- DATA EXTRACT
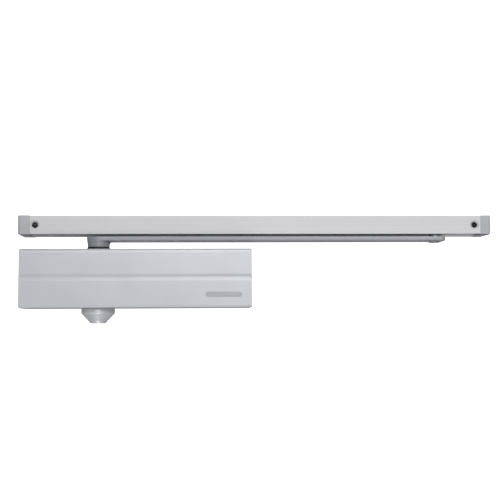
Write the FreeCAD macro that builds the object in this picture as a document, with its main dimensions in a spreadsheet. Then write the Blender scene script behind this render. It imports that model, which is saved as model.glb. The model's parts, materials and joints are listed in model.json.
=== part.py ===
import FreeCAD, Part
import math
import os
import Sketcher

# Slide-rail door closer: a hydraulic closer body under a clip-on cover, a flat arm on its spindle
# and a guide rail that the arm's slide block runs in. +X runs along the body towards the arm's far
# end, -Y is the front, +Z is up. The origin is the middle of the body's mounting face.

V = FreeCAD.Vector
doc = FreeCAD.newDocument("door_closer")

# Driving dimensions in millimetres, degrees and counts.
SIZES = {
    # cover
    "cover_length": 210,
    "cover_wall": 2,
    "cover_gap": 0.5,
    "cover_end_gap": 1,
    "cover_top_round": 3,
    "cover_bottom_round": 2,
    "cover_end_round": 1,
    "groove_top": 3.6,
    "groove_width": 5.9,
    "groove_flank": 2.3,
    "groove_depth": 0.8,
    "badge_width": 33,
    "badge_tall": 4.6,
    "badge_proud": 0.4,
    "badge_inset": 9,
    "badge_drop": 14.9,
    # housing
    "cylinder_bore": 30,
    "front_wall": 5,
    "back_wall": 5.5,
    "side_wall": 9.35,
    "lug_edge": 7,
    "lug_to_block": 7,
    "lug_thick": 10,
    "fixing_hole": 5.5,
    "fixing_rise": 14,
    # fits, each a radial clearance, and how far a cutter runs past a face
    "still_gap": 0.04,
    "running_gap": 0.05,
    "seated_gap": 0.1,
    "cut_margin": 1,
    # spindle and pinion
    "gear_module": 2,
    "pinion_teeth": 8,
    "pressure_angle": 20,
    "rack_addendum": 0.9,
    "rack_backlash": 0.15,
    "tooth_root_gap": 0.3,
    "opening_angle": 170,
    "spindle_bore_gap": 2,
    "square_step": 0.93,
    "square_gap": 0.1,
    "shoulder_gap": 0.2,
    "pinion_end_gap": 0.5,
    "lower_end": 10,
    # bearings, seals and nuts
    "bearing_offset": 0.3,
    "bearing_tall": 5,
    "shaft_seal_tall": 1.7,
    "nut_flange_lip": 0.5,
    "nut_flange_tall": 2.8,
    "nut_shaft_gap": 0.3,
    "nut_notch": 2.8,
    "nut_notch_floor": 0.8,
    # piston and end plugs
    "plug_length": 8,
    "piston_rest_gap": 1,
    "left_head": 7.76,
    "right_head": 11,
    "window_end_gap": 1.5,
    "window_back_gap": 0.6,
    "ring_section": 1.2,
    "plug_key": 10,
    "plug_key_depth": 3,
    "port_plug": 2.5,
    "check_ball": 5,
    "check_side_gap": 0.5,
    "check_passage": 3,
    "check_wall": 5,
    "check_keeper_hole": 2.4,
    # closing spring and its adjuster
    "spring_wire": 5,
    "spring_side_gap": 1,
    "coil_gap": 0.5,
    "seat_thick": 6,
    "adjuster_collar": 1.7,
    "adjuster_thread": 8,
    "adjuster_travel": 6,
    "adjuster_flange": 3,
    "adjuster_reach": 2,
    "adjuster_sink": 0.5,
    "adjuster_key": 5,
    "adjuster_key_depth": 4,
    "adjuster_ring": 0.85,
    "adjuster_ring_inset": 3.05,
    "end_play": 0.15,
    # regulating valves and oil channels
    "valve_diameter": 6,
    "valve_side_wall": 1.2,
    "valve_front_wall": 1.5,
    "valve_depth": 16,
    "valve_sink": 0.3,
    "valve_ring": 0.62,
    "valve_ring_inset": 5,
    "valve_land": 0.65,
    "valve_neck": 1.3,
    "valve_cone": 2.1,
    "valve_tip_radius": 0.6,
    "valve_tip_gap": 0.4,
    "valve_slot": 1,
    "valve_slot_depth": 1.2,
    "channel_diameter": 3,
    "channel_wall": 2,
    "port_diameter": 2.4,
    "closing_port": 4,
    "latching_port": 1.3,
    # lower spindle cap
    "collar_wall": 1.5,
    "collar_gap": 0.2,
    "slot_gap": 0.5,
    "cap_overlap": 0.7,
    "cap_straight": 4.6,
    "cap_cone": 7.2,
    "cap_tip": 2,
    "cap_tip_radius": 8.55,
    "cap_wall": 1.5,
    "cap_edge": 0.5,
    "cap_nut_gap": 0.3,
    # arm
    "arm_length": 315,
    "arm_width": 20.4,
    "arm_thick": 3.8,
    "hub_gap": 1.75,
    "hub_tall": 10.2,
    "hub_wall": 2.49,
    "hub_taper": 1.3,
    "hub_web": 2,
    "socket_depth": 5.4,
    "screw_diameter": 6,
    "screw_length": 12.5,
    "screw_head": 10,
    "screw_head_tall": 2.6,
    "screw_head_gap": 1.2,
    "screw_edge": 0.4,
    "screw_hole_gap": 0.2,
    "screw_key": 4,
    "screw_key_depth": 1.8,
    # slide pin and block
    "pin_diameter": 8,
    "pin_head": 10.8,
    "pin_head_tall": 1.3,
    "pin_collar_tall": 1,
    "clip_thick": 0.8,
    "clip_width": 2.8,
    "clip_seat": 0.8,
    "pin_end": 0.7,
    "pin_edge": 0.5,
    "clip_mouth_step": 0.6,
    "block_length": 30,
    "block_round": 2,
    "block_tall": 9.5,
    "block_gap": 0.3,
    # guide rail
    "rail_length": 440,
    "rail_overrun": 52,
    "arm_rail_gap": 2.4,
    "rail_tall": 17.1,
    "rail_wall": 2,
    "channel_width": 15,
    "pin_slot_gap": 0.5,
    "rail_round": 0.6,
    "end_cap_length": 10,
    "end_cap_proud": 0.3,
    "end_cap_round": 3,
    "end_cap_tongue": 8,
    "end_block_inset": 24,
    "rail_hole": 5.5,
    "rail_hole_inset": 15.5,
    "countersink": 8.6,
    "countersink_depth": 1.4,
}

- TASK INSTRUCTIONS
Word for word, quote the lines of the material from the first line through the line with "# end, -Y is", both ends included.

- RESULT OF THIS EXERCISE
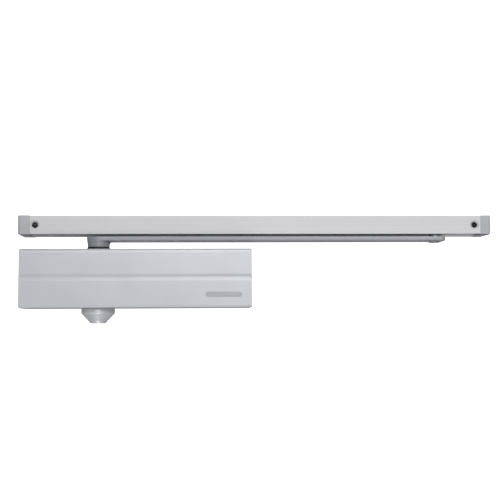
Write the FreeCAD macro that builds the object in this picture as a document, with its main dimensions in a spreadsheet. Then write the Blender scene script behind this render. It imports that model, which is saved as model.glb. The model's parts, materials and joints are listed in model.json.
=== part.py ===
import FreeCAD, Part
import math
import os
import Sketcher

# Slide-rail door closer: a hydraulic closer body under a clip-on cover, a flat arm on its spindle
# and a guide rail that the arm's slide block runs in. +X runs along the body towards the arm's far
# end, -Y is the front, +Z is up. The origin is the middle of the body's mounting face.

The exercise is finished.